▶ [Information provided]:
* begin *
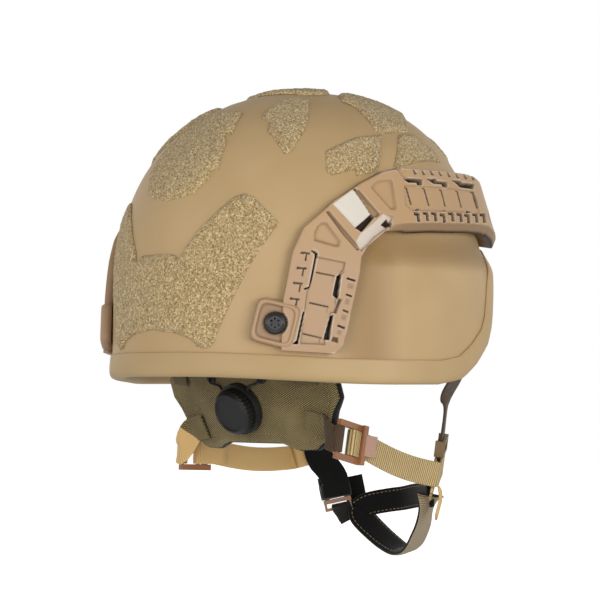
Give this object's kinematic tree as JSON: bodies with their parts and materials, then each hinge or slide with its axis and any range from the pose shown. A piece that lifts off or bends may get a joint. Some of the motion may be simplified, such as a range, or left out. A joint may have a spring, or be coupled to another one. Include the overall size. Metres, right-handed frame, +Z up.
{
  "type": "combat helmet",
  "caption": "Combat helmet: domed shell with ear domes, side rails, pile patches, padded liner, dial-drawn nape pad and chin-strap harness.",
  "frame": {"origin": "middle of the head opening, level with the rim at the nape: the seat of the wearer's head", "axes": "+Z up through the crown, -Y the way the face looks, +X toward the wearer's left"},
  "size_m": [0.261, 0.2691, 0.3218],
  "materials": {
    "shell": "matt",
    "trim": "matt",
    "pile": "woolly pile",
    "rail": "satin",
    "screw": "satin",
    "nut": "brushed",
    "pad": "knitted",
    "hook": "matt",
    "lining": "knitted",
    "cover": "coarse weave",
    "black_plastic": "matt",
    "spool": "matt",
    "band": "satin",
    "lace": "braided",
    "webbing": "ribbed webbing",
    "fitting": "glossy",
    "cup": "stitched padding"
  },
  "bodies": {
    "helmet": {"helmet_shell": "shell", "edge_trim": "trim", "patch_rear": "pile", "patch_rear_top": "pile", "patch_crown": "pile", "patch_arrow_right": "pile", "patch_arrow_left": "pile", "patch_front_top": "pile", "patch_side_rear_right": "pile", "patch_side_rear_left": "pile", "patch_side_front_right": "pile", "patch_side_front_left": "pile", "patch_front": "pile", "rail_right": "rail", "rail_left": "rail", "rail_screws": "screw", "post_nuts": "nut", "pad_crown": "pad", "pad_front": "pad", "pad_rear": "pad", "pads_side_right": "pad", "pads_side_left": "pad", "hook_discs": "hook", "headband": "band", "nape_hanger_right": "webbing", "nape_hanger_left": "webbing", "rear_strap_right": "webbing", "rear_strap_left": "webbing", "front_strap_right": "webbing", "front_strap_left": "webbing", "buckle_socket": "black_plastic", "buckle_flap": "cup"},
    "nape": {"nape_lining": "lining", "nape_cover": "cover", "eyelets": "black_plastic", "dial_base": "black_plastic", "dial_plate": "black_plastic", "lace_right": "lace", "lace_left": "lace", "nape_tab_right": "webbing", "nape_tab_left": "webbing"},
    "spool": {"dial_spool": "spool"},
    "knob": {"dial_knob": "black_plastic"},
    "lock_right": {"ladderlock_right": "fitting"},
    "lock_left": {"ladderlock_left": "fitting"},
    "slide_right": {"slider_right": "fitting"},
    "slide_left": {"slider_left": "fitting"},
    "chin": {"chin_strap_right": "webbing", "strap_tail_right": "webbing", "chin_cup": "cup", "buckle_plug": "fitting"}
  },
  "joints": [
    {"name": "nape_draw", "type": "slide", "parent": "helmet", "child": "nape", "axis": [0, -1, 0], "range_m": [0, 0.01], "deforming": ["lace_right", "lace_left", "nape_hanger_right", "nape_hanger_left", "rear_strap_right", "rear_strap_left"]},
    {"name": "dial_turn", "type": "hinge", "parent": "nape", "child": "spool", "pos_m": [0, 0.0537, -0.0225], "axis": [0, 0.9397, -0.342], "range_deg": [0, 720]},
    {"name": "dial_pull", "type": "slide", "parent": "spool", "child": "knob", "axis": [0, 0.9397, -0.342], "range_m": [0, 0.0025]},
    {"name": "ladderlock_right_tilt", "type": "hinge", "parent": "nape", "child": "lock_right", "pos_m": [-0.07998, 0.04517, -0.04202], "axis": [0.0226, -0.2147, 0.9764], "range_deg": [0, 20], "deforming": ["rear_strap_right"]},
    {"name": "ladderlock_left_tilt", "type": "hinge", "parent": "nape", "child": "lock_left", "pos_m": [0.07298, 0.04195, -0.05353], "axis": [0.0034, 0.0404, -0.9992], "range_deg": [0, 20], "deforming": ["rear_strap_left"]},
    {"name": "slider_right_slide", "type": "slide", "parent": "helmet", "child": "slide_right", "axis": [-0.2584, 0.1107, 0.9597], "range_m": [0, 0.014]},
    {"name": "slider_left_slide", "type": "slide", "parent": "helmet", "child": "slide_left", "axis": [0.2584, 0.1107, 0.9597], "range_m": [0, 0.014]},
    {"name": "chin_strap_swing", "type": "hinge", "parent": "helmet", "child": "chin", "pos_m": [-0.06, -0.072, -0.075], "axis": [-0.6, 0.8, 0], "range_deg": [0, 75], "deforming": ["chin_strap_right"]}
  ],
  "couplings": [
    {"joint": "dial_turn", "follows": "nape_draw", "rad_per_m": 1256.6}
  ]
}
* end *
▶ [What is being asked]: Each line above must be printed exactly as it appears.

▶ [Finished task]:
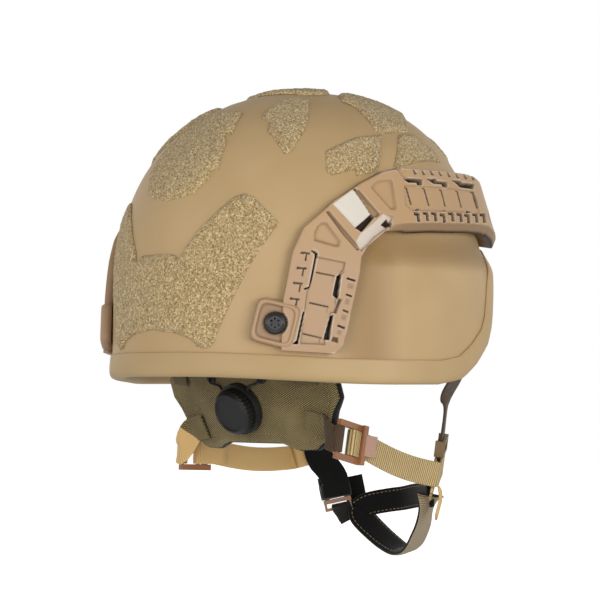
Give this object's kinematic tree as JSON: bodies with their parts and materials, then each hinge or slide with its axis and any range from the pose shown. A piece that lifts off or bends may get a joint. Some of the motion may be simplified, such as a range, or left out. A joint may have a spring, or be coupled to another one. Include the overall size. Metres, right-handed frame, +Z up.
{
  "type": "combat helmet",
  "caption": "Combat helmet: domed shell with ear domes, side rails, pile patches, padded liner, dial-drawn nape pad and chin-strap harness.",
  "frame": {"origin": "middle of the head opening, level with the rim at the nape: the seat of the wearer's head", "axes": "+Z up through the crown, -Y the way the face looks, +X toward the wearer's left"},
  "size_m": [0.261, 0.2691, 0.3218],
  "materials": {
    "shell": "matt",
    "trim": "matt",
    "pile": "woolly pile",
    "rail": "satin",
    "screw": "satin",
    "nut": "brushed",
    "pad": "knitted",
    "hook": "matt",
    "lining": "knitted",
    "cover": "coarse weave",
    "black_plastic": "matt",
    "spool": "matt",
    "band": "satin",
    "lace": "braided",
    "webbing": "ribbed webbing",
    "fitting": "glossy",
    "cup": "stitched padding"
  },
  "bodies": {
    "helmet": {"helmet_shell": "shell", "edge_trim": "trim", "patch_rear": "pile", "patch_rear_top": "pile", "patch_crown": "pile", "patch_arrow_right": "pile", "patch_arrow_left": "pile", "patch_front_top": "pile", "patch_side_rear_right": "pile", "patch_side_rear_left": "pile", "patch_side_front_right": "pile", "patch_side_front_left": "pile", "patch_front": "pile", "rail_right": "rail", "rail_left": "rail", "rail_screws": "screw", "post_nuts": "nut", "pad_crown": "pad", "pad_front": "pad", "pad_rear": "pad", "pads_side_right": "pad", "pads_side_left": "pad", "hook_discs": "hook", "headband": "band", "nape_hanger_right": "webbing", "nape_hanger_left": "webbing", "rear_strap_right": "webbing", "rear_strap_left": "webbing", "front_strap_right": "webbing", "front_strap_left": "webbing", "buckle_socket": "black_plastic", "buckle_flap": "cup"},
    "nape": {"nape_lining": "lining", "nape_cover": "cover", "eyelets": "black_plastic", "dial_base": "black_plastic", "dial_plate": "black_plastic", "lace_right": "lace", "lace_left": "lace", "nape_tab_right": "webbing", "nape_tab_left": "webbing"},
    "spool": {"dial_spool": "spool"},
    "knob": {"dial_knob": "black_plastic"},
    "lock_right": {"ladderlock_right": "fitting"},
    "lock_left": {"ladderlock_left": "fitting"},
    "slide_right": {"slider_right": "fitting"},
    "slide_left": {"slider_left": "fitting"},
    "chin": {"chin_strap_right": "webbing", "strap_tail_right": "webbing", "chin_cup": "cup", "buckle_plug": "fitting"}
  },
  "joints": [
    {"name": "nape_draw", "type": "slide", "parent": "helmet", "child": "nape", "axis": [0, -1, 0], "range_m": [0, 0.01], "deforming": ["lace_right", "lace_left", "nape_hanger_right", "nape_hanger_left", "rear_strap_right", "rear_strap_left"]},
    {"name": "dial_turn", "type": "hinge", "parent": "nape", "child": "spool", "pos_m": [0, 0.0537, -0.0225], "axis": [0, 0.9397, -0.342], "range_deg": [0, 720]},
    {"name": "dial_pull", "type": "slide", "parent": "spool", "child": "knob", "axis": [0, 0.9397, -0.342], "range_m": [0, 0.0025]},
    {"name": "ladderlock_right_tilt", "type": "hinge", "parent": "nape", "child": "lock_right", "pos_m": [-0.07998, 0.04517, -0.04202], "axis": [0.0226, -0.2147, 0.9764], "range_deg": [0, 20], "deforming": ["rear_strap_right"]},
    {"name": "ladderlock_left_tilt", "type": "hinge", "parent": "nape", "child": "lock_left", "pos_m": [0.07298, 0.04195, -0.05353], "axis": [0.0034, 0.0404, -0.9992], "range_deg": [0, 20], "deforming": ["rear_strap_left"]},
    {"name": "slider_right_slide", "type": "slide", "parent": "helmet", "child": "slide_right", "axis": [-0.2584, 0.1107, 0.9597], "range_m": [0, 0.014]},
    {"name": "slider_left_slide", "type": "slide", "parent": "helmet", "child": "slide_left", "axis": [0.2584, 0.1107, 0.9597], "range_m": [0, 0.014]},
    {"name": "chin_strap_swing", "type": "hinge", "parent": "helmet", "child": "chin", "pos_m": [-0.06, -0.072, -0.075], "axis": [-0.6, 0.8, 0], "range_deg": [0, 75], "deforming": ["chin_strap_right"]}
  ],
  "couplings": [
    {"joint": "dial_turn", "follows": "nape_draw", "rad_per_m": 1256.6}
  ]
}